Aim of the exercise – Of the lines listed below, return exactly those that run from the line containing "side /= np.linalg.norm(side)" through the line containing "obj.matrix_world = Matrix.Identity(4)", both included.

3D code data:
+===+

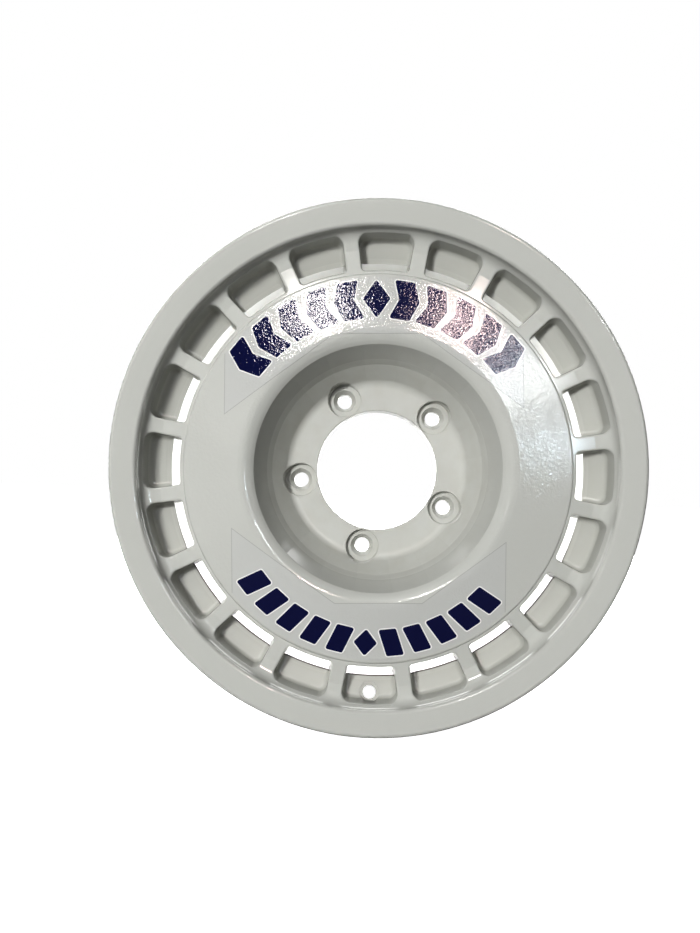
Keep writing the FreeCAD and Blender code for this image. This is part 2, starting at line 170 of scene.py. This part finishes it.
def band(tree, value, start, end):
    """0 below start, 1 above end, straight between."""
    node = tree.nodes.new("ShaderNodeMapRange")
    node.clamp = True
    join(tree, value, node.inputs["Value"])
    node.inputs["From Min"].default_value = start
    node.inputs["From Max"].default_value = end
    return node.outputs[0]


print("finish helpers ready")

# %% [markdown]
# ## Off-white gloss paint
#
# The wheel is sprayed a warm off-white under a hard clear gloss. The colour is slightly uneven,
# darkened in the recess and down in the windows by dust and painted shade, with a band of painted
# shade on the lower windows' inner edge, and chipped to dark specks at a few places near the rim
# edge. A low roughness gives the gloss, and it rises in the deep places, where dust settles.

# %% Wheel paint: orange peel, on the face only
FACE_INNER_RADIUS = 0.110
FACE_OUTER_RADIUS = 0.162
PEEL_HEIGHT_ON_FACE = 0.00020
PEEL_HEIGHT_ELSEWHERE = 0.000006
WAVES_ON_FACE = 0.00025
WAVES_ELSEWHERE = 0.00004
paint, tree, shader = new_finish("off_white_gloss_paint")
where = place_group_in(tree, place_group)
radius_here, depth_here = where.outputs["Radius"], where.outputs["Depth"]
peel = place_group_in(tree, peel_group, Lump_size=0.0026)
inside_outer = band(tree, radius_here, FACE_OUTER_RADIUS + 0.001, FACE_OUTER_RADIUS - 0.0005)
outside_inner = band(tree, radius_here, FACE_INNER_RADIUS - 0.002, FACE_INNER_RADIUS + 0.002)
on_face = calculate(tree, "MULTIPLY", inside_outer, outside_inner)
for socket, high, low in (
    ("Height", PEEL_HEIGHT_ON_FACE, PEEL_HEIGHT_ELSEWHERE),
    ("Wave height", WAVES_ON_FACE, WAVES_ELSEWHERE),
):
    masked = calculate(tree, "MULTIPLY", on_face, high)
    join(tree, calculate(tree, "MAXIMUM", masked, low), peel.inputs[socket])
join(tree, peel.outputs["Normal"], shader.inputs["Normal"])
print("orange peel between radius", FACE_INNER_RADIUS, "and", FACE_OUTER_RADIUS)

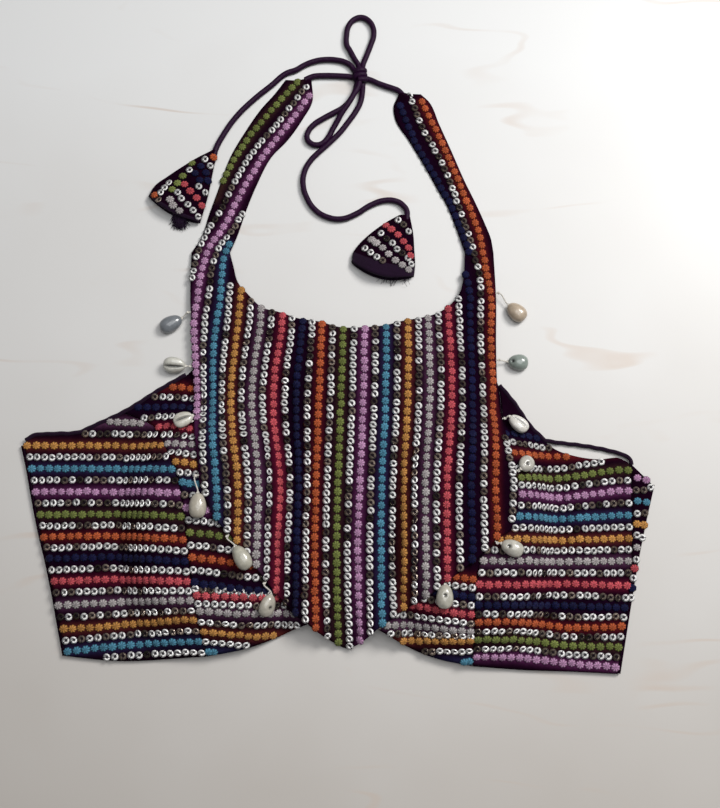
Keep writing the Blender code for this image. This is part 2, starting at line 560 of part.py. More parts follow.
def add_tuft(name, middle, across, out, half_width, reach, strands):
    """Frayed thread ends: tapered strands drawn out of the front faces of a small backing."""
    rows = 2
    columns = strands // rows
    low, high = (TASSEL_WALL + SEAM_GAP + height for height in TUFT_HEIGHTS)
    shape = bmesh.new()
    front = [[shape.verts.new((0, 0, 0)) for _ in range(columns + 1)] for _ in range(rows + 1)]
    rear = [[shape.verts.new((0, 0, 0)) for _ in range(columns + 1)] for _ in range(rows + 1)]
    for grid, depth in zip((front, rear), TUFT_DEPTHS):
        for row in range(rows + 1):
            for column in range(columns + 1):
                along = (2 * column / columns - 1) * half_width
                plan = middle + across * along - out * depth
                height = low + (high - low) * row / rows
                grid[row][column].co = (plan[0] * MM, plan[1] * MM, height * MM)
    faces = []
    for grid in (front, rear):
        for row in range(rows):
            for column in range(columns):
                face = shape.faces.new((grid[row][column], grid[row][column + 1],
                                        grid[row + 1][column + 1], grid[row + 1][column]))
                if grid is front:
                    faces.append(face)
    loop = [(0, c) for c in range(columns)] + [(r, columns) for r in range(rows)]
    loop += [(rows, c) for c in range(columns, 0, -1)] + [(r, 0) for r in range(rows, 0, -1)]
    for (row, column), (next_row, next_column) in zip(loop, loop[1:] + loop[:1]):
        shape.faces.new((front[row][column], front[next_row][next_column],
                         rear[next_row][next_column], rear[row][column]))
    grown = bmesh.ops.extrude_discrete_faces(shape, faces=faces)["faces"]
    for count, face in enumerate(grown):
        row, column = divmod(count, columns)
        spread, uneven = TUFT_FAN
        fan = (2 * (column + 0.5) / columns - 1) * spread + uneven * math.sin(5.1 * count)
        length = reach * (0.75 + 0.25 * math.sin(2.7 * count + 1.0))
        centre = face.calc_center_median()
        for vertex in face.verts:
            vertex.co = centre + (vertex.co - centre) * TUFT_TAPER
            vertex.co.x += (out[0] + across[0] * fan) * length * MM
            vertex.co.y += (out[1] + across[1] * fan) * length * MM
            vertex.co.z -= (TUFT_SAG[0] + TUFT_SAG[1] * row) * length / reach * MM
    bmesh.ops.recalc_face_normals(shape, faces=shape.faces)
    mesh = bpy.data.meshes.new(name)
    shape.to_mesh(mesh)
    shape.free()
    made = bpy.data.objects.new(name, mesh)
    bpy.context.collection.objects.link(made)
    made.data.materials.append(material("cord"))


def overlay_outline():
    """The overlay's free edge, from the left strap round the point to the right strap."""
    plan = overlay_plan()
    return np.concatenate([plan[::-1, 0], plan[0, 1:-1], plan[:, -1]])


def tie_point(outline, centre, towards):
    """Where a line from a shell meets the overlay's edge, and the edge's outward direction."""
    centre, towards = np.asarray(centre), np.asarray(towards)
    ray = towards - centre
    best = None
    for start, end in zip(outline[:-1], outline[1:]):
        run = end - start
        cross = ray[0] * run[1] - ray[1] * run[0]
        if abs(cross) < 1e-9:
            continue
        gap = start - centre
        far = (gap[0] * run[1] - gap[1] * run[0]) / cross
        share = (gap[0] * ray[1] - gap[1] * ray[0]) / cross
        if 0.0 <= share <= 1.0 and far > 0.0 and (best is None or far < best[0]):
            outward = np.array([-run[1], run[0]]) / np.linalg.norm(run)
            if outward @ ray > 0:
                outward = -outward
            best = (far, centre + far * ray, outward)
    return best[1], best[2]


def cowrie_frame(name, centre, towards):
    """Where a shell's underside rests, the axes of its length, width and height, from the slope."""
    x, y = centre
    if name in FLOOR_COWRIES:
        up = np.array([0.0, 0.0, 1.0])
        seat = np.array([x, y, 0.05])
    else:
        along_x, along_y = (float(value) for value in slope_of(np.array(x), np.array(y)))
        up = np.array([-along_x, -along_y, 1.0])
        up /= np.linalg.norm(up)
        seat = np.array([x, y, float(cloth_height(x, y))]) + up * (CLOTH + 0.5)
    out = np.array([x - towards[0], y - towards[1], 0.0])
    out -= up * (out @ up)
    out /= np.linalg.norm(out)
    return seat, out, np.cross(up, out), up


def add_cowrie(name, row, outline):
    """A cowrie: an egg with a flat side and a slit along it, and the thread that ties it."""
    x, y, length, width, roll, towards = row
    seat, out, aside, up = cowrie_frame(name, (x, y), towards)
    height = width * COWRIE_HEIGHT_SHARE
    turn = math.radians(roll)
    around = np.linspace(0.0, 2 * math.pi, COWRIE_SIDES, endpoint=False) - math.pi / 2
    rings = []
    for along in -np.cos(np.linspace(COWRIE_POLE, math.pi - COWRIE_POLE, COWRIE_RINGS)):
        wide = math.sqrt(1.0 - along**2) ** 0.8 * (1.0 + COWRIE_EGG * along)
        side = np.cos(around) * width / 2 * wide
        share = np.where(np.sin(around) > 0, COWRIE_DOME, 1.0 - COWRIE_DOME) * np.sin(around)
        share[0] += COWRIE_SLIT
        rise = share * height * wide
        turned_side = side * math.cos(turn) - rise * math.sin(turn)
        turned_rise = side * math.sin(turn) + rise * math.cos(turn)
        rings.append((along * length / 2, turned_side, turned_rise))
    lowest = min(ring[2].min() for ring in rings)
    points = [
        seat + out * along + aside * side[:, None] + up * (rise - lowest)[:, None]
        for along, side, rise in rings
    ]
    add_loft(f"cowrie_{name}", points, "shell")
    tip = seat - out * (length / 2 * math.cos(COWRIE_POLE) + 1.5 * SEAM_GAP) - up * lowest
    edge, outward = tie_point(outline, (x, y), towards)
    lift = float(on_cloth(edge, OVERLAY_LOW + OVERLAY_CLOTH / 2)[2])
    start = np.array([*(edge + outward * THREAD_START), lift])
    knot = start + np.array([*outward, 0.0]) * 0.8
    route = smooth_path(np.stack([start, knot, tip - out * 0.5, tip]), 5)
    add_thread(f"thread_{name}", route)


def add_thread(name, route):
    """A thread: a thin six-sided tube along its route."""
    run = np.gradient(route, axis=0)
    run /= np.linalg.norm(run, axis=1, keepdims=True)
    rings = []
    for place, direction in zip(route, run):
        side = np.cross(direction, (0.0, 0.0, 1.0))
        side /= np.linalg.norm(side)
        up = np.cross(side, direction)
        around = np.linspace(0.0, 2 * math.pi, 6, endpoint=False)[:, None]
        rings.append(place + THREAD_RADIUS * (np.cos(around) * side + np.sin(around) * up))
    add_loft(name, rings, "thread")


def main():
    """Clears the scene and builds every piece of the blouse."""
    for old in list(bpy.data.objects):
        bpy.data.objects.remove(old, do_unlink=True)
    add_back("left", SIDE_LEFT, -1)
    add_back("right", SIDE_RIGHT, 1)
    add_front()
    add_piping()
    add_cords()
    for side, (apex, corners, tuft) in TASSELS.items():
        add_tassel(side, apex, corners, tuft)
    outline = overlay_outline()
    for name, row in COWRIES.items():
        add_cowrie(name, row, outline)


main()
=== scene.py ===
"""Dresses a halter choli blouse for a render: embroidered cloth, rows of thread dots and sequins,
piped armholes, a satin neck cord tied in a bow, two cloth tassels and twelve tied cowrie shells.

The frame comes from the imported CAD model. The tables hold millimetres in the frame's axes: +X to
the viewer's right, +Y towards the neck, +Z up from the surface that the blouse lies on.
"""

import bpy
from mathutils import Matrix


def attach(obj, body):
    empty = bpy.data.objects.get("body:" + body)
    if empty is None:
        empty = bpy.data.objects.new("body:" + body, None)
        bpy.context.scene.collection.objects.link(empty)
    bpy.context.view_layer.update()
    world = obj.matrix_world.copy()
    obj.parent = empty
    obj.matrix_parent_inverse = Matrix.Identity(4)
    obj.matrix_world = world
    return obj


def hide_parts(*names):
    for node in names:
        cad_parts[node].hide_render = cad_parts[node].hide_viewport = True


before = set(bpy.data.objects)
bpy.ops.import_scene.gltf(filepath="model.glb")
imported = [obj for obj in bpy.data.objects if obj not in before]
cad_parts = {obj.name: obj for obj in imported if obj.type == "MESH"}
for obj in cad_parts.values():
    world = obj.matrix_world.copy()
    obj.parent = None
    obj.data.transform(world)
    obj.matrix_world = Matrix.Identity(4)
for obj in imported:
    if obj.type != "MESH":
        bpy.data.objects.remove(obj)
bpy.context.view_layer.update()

import math

import bpy
import numpy as np
from bpy.props import FloatProperty, FloatVectorProperty, IntProperty, PointerProperty

bl_info = {
    "name": "Choli Blouse",
    "version": (1, 0, 0),
    "blender": (4, 5, 0),
    "location": "View3D > Sidebar > Choli",
    "description": "Builds an embroidered halter choli blouse with its cord, tassels and shells",
    "category": "Object",
}

MM = 0.001

# Cloth, seams and layers, as in the CAD
CLOTH = 1.6
OVERLAY_CLOTH = 1.4
SEAM_GAP = 0.3
BASE_LOW = 1.9
OVERLAY_LOW = CLOTH + 1.45
OVERLAY_TOP = OVERLAY_LOW + OVERLAY_CLOTH
STRAP_DROP_START = 150.0
STRAP_DROP_LENGTH = 70.0
CORD_HEIGHT = 2.05
SLEEVE_RISE = 3.2

# The padded bust, the bridge between the cups and the lifted hem
HUMPS = (
    # centre x, centre y, half width, half length, height, share of the radius that slopes
    (-87, 5, 68, 94, 21, 0.50),
    (83, 2, 62, 94, 21, 0.48),
    (0, 45, 118, 122, 11, 0.40),
    (-26, -50, 26, 34, 12, 0.90),
    (25, -53, 26, 34, 12, 0.90),
    (-168, -12, 44, 76, 4, 0.90),
    (152, -24, 36, 64, 5, 0.90),
)
HUMP_ROUNDNESS = 2.5
BLEND_POWER = 3.0
CREASES = (
    # start x, start y, end x, end y, half width, depth (a negative depth is a ridge)
    (-41, 92, -37, -62, 11, 5.5),
    (32, 70, 28, -30, 11, 2.0),
    (153, 34, 156, -10, 7, -2.2),
    (140, 36, 142, -8, 7, 2.0),
    (-134, 66, -112, 56, 6, 1.5),
    (-130, 46, -110, 36, 6, 1.5),
)
TIP_DROOP = (2, -79, 13, 4.4)  # x, y, radius, depth

# Outline of the overlay, and the sizes that its mesh is laid out by
STRAP_WIDTH = 26.8
STRAP_LENGTH = 145
OVERLAY_SIDE = 190
NECK_STEP_SHARE = 1.25
OVERLAY_LEFT = ((-93.2, 30.4), (-95.7, 51.1), (-98.9, 69.2), (-101.2, 89.6), (-104.7, 130.9),
                (-106.8, 166.1), (-107.3, 194.7))
OVERLAY_RIGHT = ((106.3, 1.5), (110.5, 12.6), (111.1, 35.6), (107.6, 55.6), (104.8, 75.1),
                 (103.0, 94.1), (102.7, 126.5), (103.5, 158.7), (102.9, 194.7))
NECKLINE = ((-80.5, 194.7), (-78.0, 185.7), (-73.5, 171.5), (-67.9, 165.1), (-56.8, 154.5),
            (-45.2, 151.0), (-32.2, 146.0), (-17.2, 143.2), (-3.6, 139.0), (12.0, 139.0),
            (25.6, 140.4), (40.6, 144.6), (50.8, 146.7), (62.4, 150.3), (72.7, 157.3),
            (78.3, 164.4), (81.2, 174.3), (83.0, 194.7))
OVERLAY_HEM = ((-93.2, 30.4), (-82.8, 9.5), (-68.8, -5.9), (-55.0, -23.1), (-43.8, -38.3),
               (-34.7, -49.6), (-23.8, -57.1), (-15.3, -63.9), (-5.5, -70.2), (2.2, -73.4),
               (8.0, -71.0), (21.4, -60.2), (35.5, -50.2), (54.9, -38.3), (75.7, -22.5),
               (86.8, -14.2), (96.7, -4.6), (106.3, 1.5))
STRAP_LEFT_OUTER = ((-107.3, 195.0), (-101.6, 204.7), (-95.8, 223.8), (-90.3, 240.8),
                    (-81.7, 266.9), (-71.1, 286.6), (-60.7, 302.9), (-50.9, 314.8),
                    (-43.5, 325.3))
STRAP_LEFT_INNER = ((-80.5, 195.0), (-76.5, 205.4), (-69.3, 228.2), (-62.9, 245.2),
                    (-52.3, 266.9), (-41.9, 278.5), (-31.0, 294.9), (-24.1, 308.7),
                    (-24.8, 324.1))
STRAP_RIGHT_INNER = ((83.0, 195.0), (78.4, 209.8), (69.4, 233.3), (65.9, 239.6), (56.4, 257.9),
                     (44.8, 278.5), (34.9, 296.0), (34.0, 304.1), (38.4, 314.8))
STRAP_RIGHT_OUTER = ((102.9, 195.0), (101.3, 206.2), (98.1, 215.3), (90.7, 233.3),
                     (84.3, 247.4), (75.0, 270.7), (66.6, 291.1), (59.2, 308.7), (53.7, 314.1))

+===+

Written response –
        side /= np.linalg.norm(side)
        up = np.cross(side, direction)
        around = np.linspace(0.0, 2 * math.pi, 6, endpoint=False)[:, None]
        rings.append(place + THREAD_RADIUS * (np.cos(around) * side + np.sin(around) * up))
    add_loft(name, rings, "thread")


def main():
    """Clears the scene and builds every piece of the blouse."""
    for old in list(bpy.data.objects):
        bpy.data.objects.remove(old, do_unlink=True)
    add_back("left", SIDE_LEFT, -1)
    add_back("right", SIDE_RIGHT, 1)
    add_front()
    add_piping()
    add_cords()
    for side, (apex, corners, tuft) in TASSELS.items():
        add_tassel(side, apex, corners, tuft)
    outline = overlay_outline()
    for name, row in COWRIES.items():
        add_cowrie(name, row, outline)


main()
=== scene.py ===
"""Dresses a halter choli blouse for a render: embroidered cloth, rows of thread dots and sequins,
piped armholes, a satin neck cord tied in a bow, two cloth tassels and twelve tied cowrie shells.

The frame comes from the imported CAD model. The tables hold millimetres in the frame's axes: +X to
the viewer's right, +Y towards the neck, +Z up from the surface that the blouse lies on.
"""

import bpy
from mathutils import Matrix


def attach(obj, body):
    empty = bpy.data.objects.get("body:" + body)
    if empty is None:
        empty = bpy.data.objects.new("body:" + body, None)
        bpy.context.scene.collection.objects.link(empty)
    bpy.context.view_layer.update()
    world = obj.matrix_world.copy()
    obj.parent = empty
    obj.matrix_parent_inverse = Matrix.Identity(4)
    obj.matrix_world = world
    return obj


def hide_parts(*names):
    for node in names:
        cad_parts[node].hide_render = cad_parts[node].hide_viewport = True


before = set(bpy.data.objects)
bpy.ops.import_scene.gltf(filepath="model.glb")
imported = [obj for obj in bpy.data.objects if obj not in before]
cad_parts = {obj.name: obj for obj in imported if obj.type == "MESH"}
for obj in cad_parts.values():
    world = obj.matrix_world.copy()
    obj.parent = None
    obj.data.transform(world)
    obj.matrix_world = Matrix.Identity(4)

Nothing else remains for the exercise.